Provided material:
"""

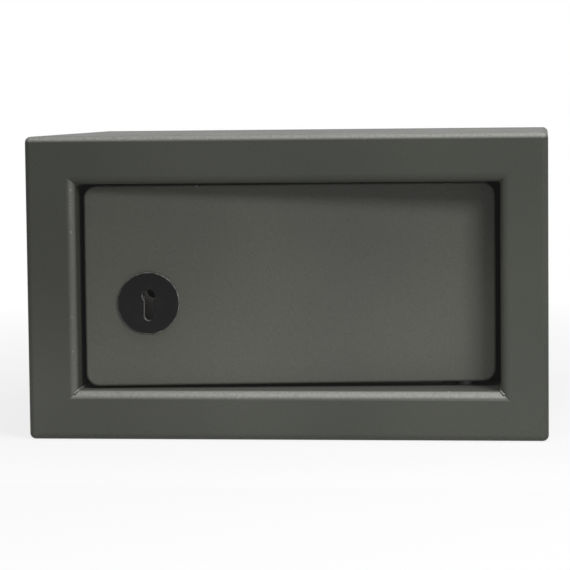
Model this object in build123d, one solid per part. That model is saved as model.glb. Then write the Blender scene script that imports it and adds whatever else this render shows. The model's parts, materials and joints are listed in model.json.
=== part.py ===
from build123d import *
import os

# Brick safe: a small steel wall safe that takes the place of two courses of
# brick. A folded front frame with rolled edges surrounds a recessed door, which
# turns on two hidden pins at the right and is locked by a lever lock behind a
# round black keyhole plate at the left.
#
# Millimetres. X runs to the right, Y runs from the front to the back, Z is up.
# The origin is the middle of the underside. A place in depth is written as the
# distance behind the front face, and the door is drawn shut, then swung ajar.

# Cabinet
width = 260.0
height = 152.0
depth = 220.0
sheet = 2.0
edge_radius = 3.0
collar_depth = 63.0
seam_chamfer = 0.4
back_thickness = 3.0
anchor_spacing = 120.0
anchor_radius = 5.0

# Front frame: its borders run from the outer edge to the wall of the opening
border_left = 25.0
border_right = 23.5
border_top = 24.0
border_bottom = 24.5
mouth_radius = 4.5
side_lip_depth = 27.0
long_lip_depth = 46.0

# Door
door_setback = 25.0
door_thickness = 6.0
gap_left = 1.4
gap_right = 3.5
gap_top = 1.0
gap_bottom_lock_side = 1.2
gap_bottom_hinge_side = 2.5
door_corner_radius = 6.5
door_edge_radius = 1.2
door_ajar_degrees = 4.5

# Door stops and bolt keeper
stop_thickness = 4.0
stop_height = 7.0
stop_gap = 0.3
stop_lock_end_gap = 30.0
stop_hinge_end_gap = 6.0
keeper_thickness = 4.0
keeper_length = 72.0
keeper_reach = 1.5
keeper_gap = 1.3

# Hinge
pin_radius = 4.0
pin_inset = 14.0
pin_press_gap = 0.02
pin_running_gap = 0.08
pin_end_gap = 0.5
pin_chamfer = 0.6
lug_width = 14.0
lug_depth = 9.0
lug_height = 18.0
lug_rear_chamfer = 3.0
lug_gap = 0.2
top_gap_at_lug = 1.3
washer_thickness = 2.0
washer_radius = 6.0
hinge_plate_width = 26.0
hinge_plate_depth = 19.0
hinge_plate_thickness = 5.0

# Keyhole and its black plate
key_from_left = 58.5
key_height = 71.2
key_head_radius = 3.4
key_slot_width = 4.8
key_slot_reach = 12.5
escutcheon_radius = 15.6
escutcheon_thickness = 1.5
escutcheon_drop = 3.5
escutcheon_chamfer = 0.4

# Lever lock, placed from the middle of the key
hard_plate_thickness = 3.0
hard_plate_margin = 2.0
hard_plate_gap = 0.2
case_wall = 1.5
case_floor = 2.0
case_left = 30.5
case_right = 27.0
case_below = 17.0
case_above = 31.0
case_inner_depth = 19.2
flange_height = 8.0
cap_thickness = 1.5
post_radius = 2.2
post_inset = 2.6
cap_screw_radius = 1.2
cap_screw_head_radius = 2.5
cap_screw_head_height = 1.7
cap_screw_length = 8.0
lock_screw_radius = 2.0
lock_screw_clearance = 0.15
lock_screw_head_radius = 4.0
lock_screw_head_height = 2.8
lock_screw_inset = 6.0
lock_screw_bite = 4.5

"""

Set problem:
All of the data must be returned exactly.

Written reply:
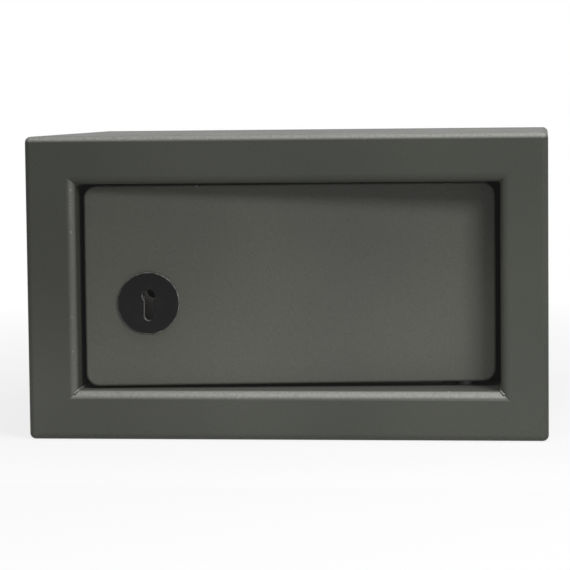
Model this object in build123d, one solid per part. That model is saved as model.glb. Then write the Blender scene script that imports it and adds whatever else this render shows. The model's parts, materials and joints are listed in model.json.
=== part.py ===
from build123d import *
import os

# Brick safe: a small steel wall safe that takes the place of two courses of
# brick. A folded front frame with rolled edges surrounds a recessed door, which
# turns on two hidden pins at the right and is locked by a lever lock behind a
# round black keyhole plate at the left.
#
# Millimetres. X runs to the right, Y runs from the front to the back, Z is up.
# The origin is the middle of the underside. A place in depth is written as the
# distance behind the front face, and the door is drawn shut, then swung ajar.

# Cabinet
width = 260.0
height = 152.0
depth = 220.0
sheet = 2.0
edge_radius = 3.0
collar_depth = 63.0
seam_chamfer = 0.4
back_thickness = 3.0
anchor_spacing = 120.0
anchor_radius = 5.0

# Front frame: its borders run from the outer edge to the wall of the opening
border_left = 25.0
border_right = 23.5
border_top = 24.0
border_bottom = 24.5
mouth_radius = 4.5
side_lip_depth = 27.0
long_lip_depth = 46.0

# Door
door_setback = 25.0
door_thickness = 6.0
gap_left = 1.4
gap_right = 3.5
gap_top = 1.0
gap_bottom_lock_side = 1.2
gap_bottom_hinge_side = 2.5
door_corner_radius = 6.5
door_edge_radius = 1.2
door_ajar_degrees = 4.5

# Door stops and bolt keeper
stop_thickness = 4.0
stop_height = 7.0
stop_gap = 0.3
stop_lock_end_gap = 30.0
stop_hinge_end_gap = 6.0
keeper_thickness = 4.0
keeper_length = 72.0
keeper_reach = 1.5
keeper_gap = 1.3

# Hinge
pin_radius = 4.0
pin_inset = 14.0
pin_press_gap = 0.02
pin_running_gap = 0.08
pin_end_gap = 0.5
pin_chamfer = 0.6
lug_width = 14.0
lug_depth = 9.0
lug_height = 18.0
lug_rear_chamfer = 3.0
lug_gap = 0.2
top_gap_at_lug = 1.3
washer_thickness = 2.0
washer_radius = 6.0
hinge_plate_width = 26.0
hinge_plate_depth = 19.0
hinge_plate_thickness = 5.0

# Keyhole and its black plate
key_from_left = 58.5
key_height = 71.2
key_head_radius = 3.4
key_slot_width = 4.8
key_slot_reach = 12.5
escutcheon_radius = 15.6
escutcheon_thickness = 1.5
escutcheon_drop = 3.5
escutcheon_chamfer = 0.4

# Lever lock, placed from the middle of the key
hard_plate_thickness = 3.0
hard_plate_margin = 2.0
hard_plate_gap = 0.2
case_wall = 1.5
case_floor = 2.0
case_left = 30.5
case_right = 27.0
case_below = 17.0
case_above = 31.0
case_inner_depth = 19.2
flange_height = 8.0
cap_thickness = 1.5
post_radius = 2.2
post_inset = 2.6
cap_screw_radius = 1.2
cap_screw_head_radius = 2.5
cap_screw_head_height = 1.7
cap_screw_length = 8.0
lock_screw_radius = 2.0
lock_screw_clearance = 0.15
lock_screw_head_radius = 4.0
lock_screw_head_height = 2.8
lock_screw_inset = 6.0
lock_screw_bite = 4.5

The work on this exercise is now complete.